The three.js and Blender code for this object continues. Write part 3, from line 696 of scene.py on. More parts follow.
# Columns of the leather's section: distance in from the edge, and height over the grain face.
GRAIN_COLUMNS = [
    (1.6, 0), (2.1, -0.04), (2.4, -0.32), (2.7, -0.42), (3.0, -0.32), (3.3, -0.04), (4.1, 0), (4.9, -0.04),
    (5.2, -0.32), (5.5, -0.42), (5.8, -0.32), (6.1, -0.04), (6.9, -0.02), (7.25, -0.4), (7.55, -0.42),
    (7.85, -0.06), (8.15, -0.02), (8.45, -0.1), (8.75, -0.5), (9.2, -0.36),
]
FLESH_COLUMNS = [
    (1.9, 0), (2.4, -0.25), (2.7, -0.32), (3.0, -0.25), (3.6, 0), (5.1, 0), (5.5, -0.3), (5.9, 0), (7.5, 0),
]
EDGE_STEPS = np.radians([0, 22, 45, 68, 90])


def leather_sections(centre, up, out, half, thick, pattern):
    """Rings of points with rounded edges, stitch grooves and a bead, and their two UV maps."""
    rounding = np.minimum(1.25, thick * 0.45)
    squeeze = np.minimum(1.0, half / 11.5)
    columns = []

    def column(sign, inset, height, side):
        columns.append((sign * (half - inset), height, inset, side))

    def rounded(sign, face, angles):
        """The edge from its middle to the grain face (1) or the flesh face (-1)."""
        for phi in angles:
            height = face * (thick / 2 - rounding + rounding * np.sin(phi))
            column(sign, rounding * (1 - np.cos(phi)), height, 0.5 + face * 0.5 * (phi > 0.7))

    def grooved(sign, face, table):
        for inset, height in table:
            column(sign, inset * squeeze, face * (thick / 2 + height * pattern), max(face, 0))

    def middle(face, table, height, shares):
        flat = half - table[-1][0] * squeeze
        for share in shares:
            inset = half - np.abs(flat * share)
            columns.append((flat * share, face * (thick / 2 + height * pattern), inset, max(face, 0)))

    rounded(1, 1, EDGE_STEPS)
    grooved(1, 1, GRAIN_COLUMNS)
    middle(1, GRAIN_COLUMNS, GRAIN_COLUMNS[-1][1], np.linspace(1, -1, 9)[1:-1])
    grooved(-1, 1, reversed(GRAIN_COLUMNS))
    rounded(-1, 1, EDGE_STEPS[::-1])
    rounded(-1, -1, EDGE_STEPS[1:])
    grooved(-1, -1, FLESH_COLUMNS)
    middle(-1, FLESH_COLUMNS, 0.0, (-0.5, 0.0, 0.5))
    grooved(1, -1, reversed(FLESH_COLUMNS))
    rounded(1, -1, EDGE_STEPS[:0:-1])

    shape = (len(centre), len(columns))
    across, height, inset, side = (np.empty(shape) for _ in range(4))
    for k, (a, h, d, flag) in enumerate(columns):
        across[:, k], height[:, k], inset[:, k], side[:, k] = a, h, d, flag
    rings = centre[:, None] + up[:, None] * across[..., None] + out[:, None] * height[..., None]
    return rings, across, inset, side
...
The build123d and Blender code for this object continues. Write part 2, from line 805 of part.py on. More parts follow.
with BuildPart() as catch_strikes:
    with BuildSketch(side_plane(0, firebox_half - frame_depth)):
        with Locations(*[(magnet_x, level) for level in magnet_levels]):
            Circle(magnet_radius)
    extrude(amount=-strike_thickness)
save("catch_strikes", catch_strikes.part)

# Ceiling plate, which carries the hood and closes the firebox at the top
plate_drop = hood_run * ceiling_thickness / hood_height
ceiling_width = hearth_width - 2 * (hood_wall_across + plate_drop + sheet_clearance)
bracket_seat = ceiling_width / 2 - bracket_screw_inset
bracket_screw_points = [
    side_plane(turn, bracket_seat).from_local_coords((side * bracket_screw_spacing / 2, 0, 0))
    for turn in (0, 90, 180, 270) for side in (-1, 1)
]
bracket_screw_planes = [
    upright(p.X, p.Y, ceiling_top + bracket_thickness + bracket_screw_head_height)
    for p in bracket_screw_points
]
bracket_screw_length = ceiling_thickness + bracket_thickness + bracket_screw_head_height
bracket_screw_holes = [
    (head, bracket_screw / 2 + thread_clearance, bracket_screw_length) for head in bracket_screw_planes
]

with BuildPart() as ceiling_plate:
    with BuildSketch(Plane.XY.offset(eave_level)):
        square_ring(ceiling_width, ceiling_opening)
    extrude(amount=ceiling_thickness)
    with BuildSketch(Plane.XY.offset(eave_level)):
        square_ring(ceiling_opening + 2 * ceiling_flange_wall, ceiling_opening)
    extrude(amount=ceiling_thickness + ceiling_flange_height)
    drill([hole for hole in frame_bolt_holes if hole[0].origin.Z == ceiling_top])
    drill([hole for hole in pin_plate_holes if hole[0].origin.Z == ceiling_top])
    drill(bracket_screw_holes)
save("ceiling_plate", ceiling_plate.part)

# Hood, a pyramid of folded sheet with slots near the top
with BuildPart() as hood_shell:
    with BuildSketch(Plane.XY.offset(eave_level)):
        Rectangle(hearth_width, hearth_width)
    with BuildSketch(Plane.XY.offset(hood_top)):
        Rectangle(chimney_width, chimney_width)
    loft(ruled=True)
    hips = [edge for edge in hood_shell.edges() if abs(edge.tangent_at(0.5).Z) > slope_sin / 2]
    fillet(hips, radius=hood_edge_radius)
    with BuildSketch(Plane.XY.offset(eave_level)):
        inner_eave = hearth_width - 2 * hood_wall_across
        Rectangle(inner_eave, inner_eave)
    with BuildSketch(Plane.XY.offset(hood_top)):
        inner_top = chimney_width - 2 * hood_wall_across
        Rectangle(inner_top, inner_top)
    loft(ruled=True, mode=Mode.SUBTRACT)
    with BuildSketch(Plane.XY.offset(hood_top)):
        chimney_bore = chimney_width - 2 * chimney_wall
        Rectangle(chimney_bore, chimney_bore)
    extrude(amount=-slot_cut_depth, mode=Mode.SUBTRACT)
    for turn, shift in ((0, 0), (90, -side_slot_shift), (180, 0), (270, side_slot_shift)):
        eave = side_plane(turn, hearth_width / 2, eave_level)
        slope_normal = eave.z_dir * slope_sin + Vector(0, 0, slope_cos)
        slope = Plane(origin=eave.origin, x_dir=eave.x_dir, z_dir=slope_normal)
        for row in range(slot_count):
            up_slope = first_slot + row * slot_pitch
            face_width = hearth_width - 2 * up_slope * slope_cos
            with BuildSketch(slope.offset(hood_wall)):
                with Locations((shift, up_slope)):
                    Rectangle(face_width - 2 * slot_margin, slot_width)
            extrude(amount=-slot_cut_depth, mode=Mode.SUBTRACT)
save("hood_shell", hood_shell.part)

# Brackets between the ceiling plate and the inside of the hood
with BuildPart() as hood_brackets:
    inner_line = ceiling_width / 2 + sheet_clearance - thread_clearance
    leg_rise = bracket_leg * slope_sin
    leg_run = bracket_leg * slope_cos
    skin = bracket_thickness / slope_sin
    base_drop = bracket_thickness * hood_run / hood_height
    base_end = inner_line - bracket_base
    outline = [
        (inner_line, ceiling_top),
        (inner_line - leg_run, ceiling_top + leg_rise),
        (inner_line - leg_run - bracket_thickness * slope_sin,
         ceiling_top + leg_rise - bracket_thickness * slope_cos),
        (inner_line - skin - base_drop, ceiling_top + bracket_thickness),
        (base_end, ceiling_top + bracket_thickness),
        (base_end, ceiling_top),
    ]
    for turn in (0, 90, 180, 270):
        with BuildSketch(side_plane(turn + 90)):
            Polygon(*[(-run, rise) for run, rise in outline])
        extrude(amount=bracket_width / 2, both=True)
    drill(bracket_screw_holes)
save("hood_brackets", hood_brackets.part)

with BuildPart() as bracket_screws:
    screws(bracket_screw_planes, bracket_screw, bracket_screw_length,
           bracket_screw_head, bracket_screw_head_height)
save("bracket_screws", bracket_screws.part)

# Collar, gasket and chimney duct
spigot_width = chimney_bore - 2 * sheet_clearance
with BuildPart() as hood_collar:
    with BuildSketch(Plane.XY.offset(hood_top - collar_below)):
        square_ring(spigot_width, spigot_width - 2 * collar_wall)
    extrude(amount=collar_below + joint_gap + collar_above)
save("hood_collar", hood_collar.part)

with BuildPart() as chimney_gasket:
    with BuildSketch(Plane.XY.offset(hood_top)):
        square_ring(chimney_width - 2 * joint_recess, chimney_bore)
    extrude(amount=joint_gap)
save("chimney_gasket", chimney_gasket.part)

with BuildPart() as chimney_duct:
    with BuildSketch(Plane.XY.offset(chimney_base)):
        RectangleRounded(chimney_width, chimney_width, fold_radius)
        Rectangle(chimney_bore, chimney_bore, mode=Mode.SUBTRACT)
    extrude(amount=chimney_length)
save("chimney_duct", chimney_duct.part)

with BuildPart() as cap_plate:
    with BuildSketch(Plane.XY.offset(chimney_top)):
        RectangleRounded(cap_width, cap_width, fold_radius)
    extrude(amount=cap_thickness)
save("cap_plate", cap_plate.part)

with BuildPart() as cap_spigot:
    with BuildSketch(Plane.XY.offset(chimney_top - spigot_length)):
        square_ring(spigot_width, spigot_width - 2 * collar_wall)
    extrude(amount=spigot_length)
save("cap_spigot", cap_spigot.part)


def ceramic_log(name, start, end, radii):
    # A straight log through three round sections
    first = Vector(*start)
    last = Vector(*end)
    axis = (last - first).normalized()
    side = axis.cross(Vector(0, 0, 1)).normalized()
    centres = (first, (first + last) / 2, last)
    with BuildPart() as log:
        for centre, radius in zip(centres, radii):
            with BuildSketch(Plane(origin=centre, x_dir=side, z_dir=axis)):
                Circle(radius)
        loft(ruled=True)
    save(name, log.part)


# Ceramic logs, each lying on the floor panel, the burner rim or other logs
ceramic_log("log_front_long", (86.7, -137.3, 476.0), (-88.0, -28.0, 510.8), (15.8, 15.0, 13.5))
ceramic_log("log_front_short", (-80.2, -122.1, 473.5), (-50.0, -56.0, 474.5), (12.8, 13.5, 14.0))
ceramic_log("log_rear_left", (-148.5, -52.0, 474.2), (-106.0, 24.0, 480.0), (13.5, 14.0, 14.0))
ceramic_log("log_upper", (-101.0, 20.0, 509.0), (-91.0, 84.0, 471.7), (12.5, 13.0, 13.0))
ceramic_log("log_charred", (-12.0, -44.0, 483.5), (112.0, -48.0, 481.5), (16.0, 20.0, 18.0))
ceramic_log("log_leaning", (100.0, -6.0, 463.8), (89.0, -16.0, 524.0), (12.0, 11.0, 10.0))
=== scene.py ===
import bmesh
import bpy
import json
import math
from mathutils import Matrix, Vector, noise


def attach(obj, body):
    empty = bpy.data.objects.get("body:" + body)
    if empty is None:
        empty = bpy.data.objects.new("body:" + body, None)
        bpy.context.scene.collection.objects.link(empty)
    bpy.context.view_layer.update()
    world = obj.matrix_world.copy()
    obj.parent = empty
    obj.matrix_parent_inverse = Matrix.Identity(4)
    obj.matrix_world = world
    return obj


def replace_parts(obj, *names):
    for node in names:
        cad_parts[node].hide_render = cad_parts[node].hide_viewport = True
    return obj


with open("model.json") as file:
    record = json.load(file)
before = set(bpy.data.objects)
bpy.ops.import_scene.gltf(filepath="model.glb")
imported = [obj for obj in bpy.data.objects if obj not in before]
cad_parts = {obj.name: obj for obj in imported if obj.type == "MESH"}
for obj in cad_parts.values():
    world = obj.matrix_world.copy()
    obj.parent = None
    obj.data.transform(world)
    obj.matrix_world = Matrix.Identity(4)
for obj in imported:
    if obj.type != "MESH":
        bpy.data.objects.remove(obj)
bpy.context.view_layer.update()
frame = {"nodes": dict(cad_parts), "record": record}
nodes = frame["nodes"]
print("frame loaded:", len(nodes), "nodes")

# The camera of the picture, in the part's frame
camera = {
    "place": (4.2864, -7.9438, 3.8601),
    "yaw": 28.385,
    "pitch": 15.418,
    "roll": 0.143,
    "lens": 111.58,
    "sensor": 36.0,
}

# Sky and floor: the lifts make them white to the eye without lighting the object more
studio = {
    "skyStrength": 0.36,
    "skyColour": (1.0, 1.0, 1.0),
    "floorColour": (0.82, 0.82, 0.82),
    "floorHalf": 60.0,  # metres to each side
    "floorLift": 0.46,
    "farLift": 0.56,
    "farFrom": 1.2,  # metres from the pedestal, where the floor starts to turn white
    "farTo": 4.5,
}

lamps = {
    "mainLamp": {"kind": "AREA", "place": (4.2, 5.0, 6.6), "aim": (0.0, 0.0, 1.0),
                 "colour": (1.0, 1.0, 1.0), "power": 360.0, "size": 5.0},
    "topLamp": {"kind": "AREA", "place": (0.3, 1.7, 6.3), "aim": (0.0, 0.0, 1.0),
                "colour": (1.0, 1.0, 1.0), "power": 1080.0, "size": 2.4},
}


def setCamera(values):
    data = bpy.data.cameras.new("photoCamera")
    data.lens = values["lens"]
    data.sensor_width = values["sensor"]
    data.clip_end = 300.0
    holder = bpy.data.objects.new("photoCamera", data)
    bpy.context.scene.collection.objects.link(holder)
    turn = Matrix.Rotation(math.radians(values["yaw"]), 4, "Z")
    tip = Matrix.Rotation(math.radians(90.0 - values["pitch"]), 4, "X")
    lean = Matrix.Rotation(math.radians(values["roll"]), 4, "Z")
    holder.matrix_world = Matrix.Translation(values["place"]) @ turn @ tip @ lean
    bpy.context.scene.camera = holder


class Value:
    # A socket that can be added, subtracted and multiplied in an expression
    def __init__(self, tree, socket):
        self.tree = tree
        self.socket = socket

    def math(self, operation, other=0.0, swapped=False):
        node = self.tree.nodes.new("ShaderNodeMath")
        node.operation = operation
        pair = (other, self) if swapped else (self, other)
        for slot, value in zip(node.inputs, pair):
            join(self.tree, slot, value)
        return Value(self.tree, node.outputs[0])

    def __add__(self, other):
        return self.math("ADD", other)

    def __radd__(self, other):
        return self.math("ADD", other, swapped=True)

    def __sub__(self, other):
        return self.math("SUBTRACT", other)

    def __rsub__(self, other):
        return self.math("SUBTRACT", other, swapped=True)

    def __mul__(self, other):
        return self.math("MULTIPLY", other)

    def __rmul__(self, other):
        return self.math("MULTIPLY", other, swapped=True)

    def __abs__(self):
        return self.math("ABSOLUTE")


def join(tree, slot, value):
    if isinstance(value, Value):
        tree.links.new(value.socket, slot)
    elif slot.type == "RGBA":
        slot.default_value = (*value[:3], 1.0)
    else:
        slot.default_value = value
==
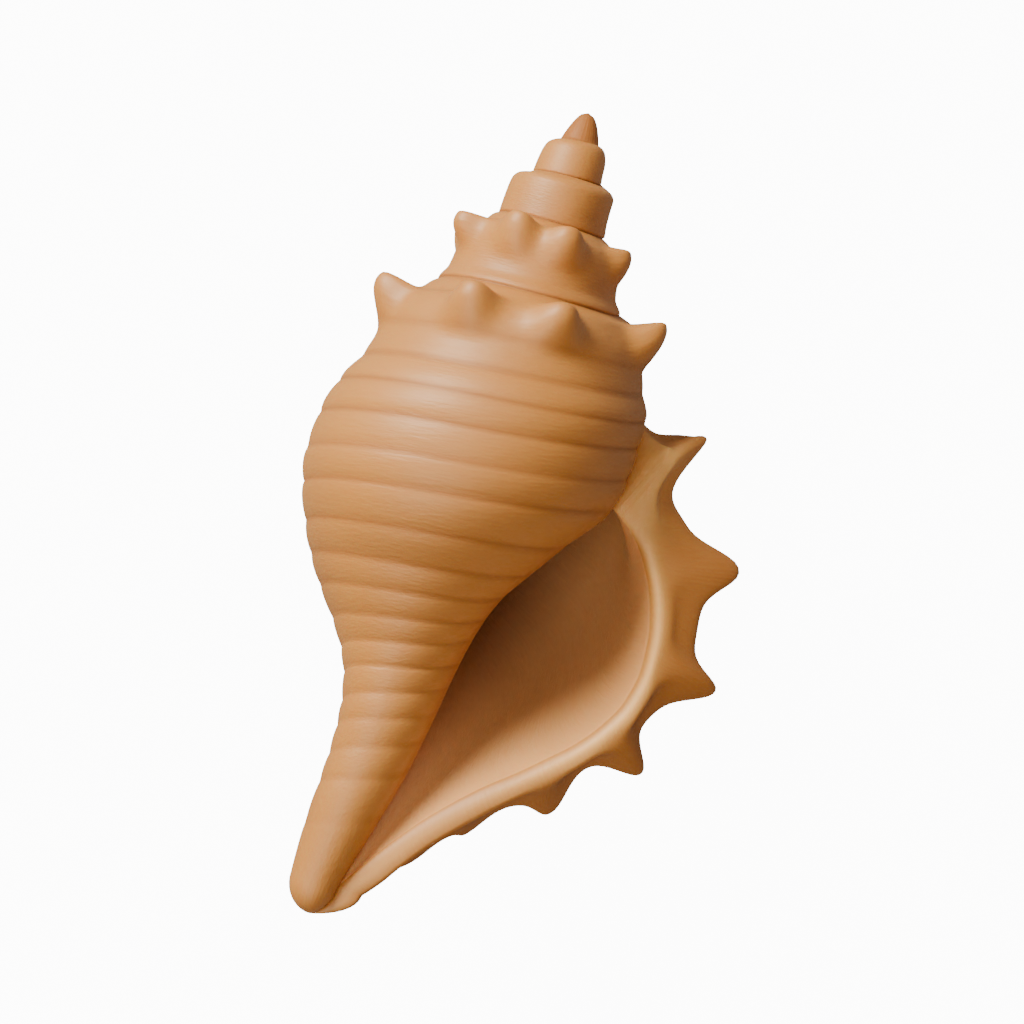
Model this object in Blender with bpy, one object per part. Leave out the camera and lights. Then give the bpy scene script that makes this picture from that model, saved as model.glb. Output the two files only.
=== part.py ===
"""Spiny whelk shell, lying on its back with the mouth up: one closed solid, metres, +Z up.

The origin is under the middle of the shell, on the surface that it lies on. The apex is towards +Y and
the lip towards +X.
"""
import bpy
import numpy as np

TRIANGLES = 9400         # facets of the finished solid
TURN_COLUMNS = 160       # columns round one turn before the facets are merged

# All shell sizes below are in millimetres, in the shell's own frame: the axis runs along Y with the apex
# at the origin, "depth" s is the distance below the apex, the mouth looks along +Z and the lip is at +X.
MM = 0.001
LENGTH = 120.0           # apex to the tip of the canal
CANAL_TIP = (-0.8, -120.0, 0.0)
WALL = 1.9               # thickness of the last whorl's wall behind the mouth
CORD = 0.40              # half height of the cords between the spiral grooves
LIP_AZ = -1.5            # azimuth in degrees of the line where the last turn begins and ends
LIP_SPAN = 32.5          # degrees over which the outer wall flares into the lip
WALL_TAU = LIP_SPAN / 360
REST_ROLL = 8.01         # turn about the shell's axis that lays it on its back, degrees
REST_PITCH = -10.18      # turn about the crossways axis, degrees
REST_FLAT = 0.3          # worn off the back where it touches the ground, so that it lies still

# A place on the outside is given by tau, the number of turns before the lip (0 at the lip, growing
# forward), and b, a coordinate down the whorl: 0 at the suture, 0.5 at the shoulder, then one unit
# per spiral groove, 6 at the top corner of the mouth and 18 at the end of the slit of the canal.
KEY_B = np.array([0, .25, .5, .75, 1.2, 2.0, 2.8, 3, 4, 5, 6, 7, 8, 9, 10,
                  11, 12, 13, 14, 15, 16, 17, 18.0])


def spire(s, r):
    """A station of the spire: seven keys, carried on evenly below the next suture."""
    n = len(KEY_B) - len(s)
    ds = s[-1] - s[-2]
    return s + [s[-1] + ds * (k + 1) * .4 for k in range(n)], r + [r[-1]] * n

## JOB
Each line from the line containing "# Ceramic logs, each" through the line containing "before = set(bpy.data.objects)" is to be transcribed exactly, and no other line.

## SOLUTION FOR THIS TASK
# Ceramic logs, each lying on the floor panel, the burner rim or other logs
ceramic_log("log_front_long", (86.7, -137.3, 476.0), (-88.0, -28.0, 510.8), (15.8, 15.0, 13.5))
ceramic_log("log_front_short", (-80.2, -122.1, 473.5), (-50.0, -56.0, 474.5), (12.8, 13.5, 14.0))
ceramic_log("log_rear_left", (-148.5, -52.0, 474.2), (-106.0, 24.0, 480.0), (13.5, 14.0, 14.0))
ceramic_log("log_upper", (-101.0, 20.0, 509.0), (-91.0, 84.0, 471.7), (12.5, 13.0, 13.0))
ceramic_log("log_charred", (-12.0, -44.0, 483.5), (112.0, -48.0, 481.5), (16.0, 20.0, 18.0))
ceramic_log("log_leaning", (100.0, -6.0, 463.8), (89.0, -16.0, 524.0), (12.0, 11.0, 10.0))
=== scene.py ===
import bmesh
import bpy
import json
import math
from mathutils import Matrix, Vector, noise


def attach(obj, body):
    empty = bpy.data.objects.get("body:" + body)
    if empty is None:
        empty = bpy.data.objects.new("body:" + body, None)
        bpy.context.scene.collection.objects.link(empty)
    bpy.context.view_layer.update()
    world = obj.matrix_world.copy()
    obj.parent = empty
    obj.matrix_parent_inverse = Matrix.Identity(4)
    obj.matrix_world = world
    return obj


def replace_parts(obj, *names):
    for node in names:
        cad_parts[node].hide_render = cad_parts[node].hide_viewport = True
    return obj


with open("model.json") as file:
    record = json.load(file)
before = set(bpy.data.objects)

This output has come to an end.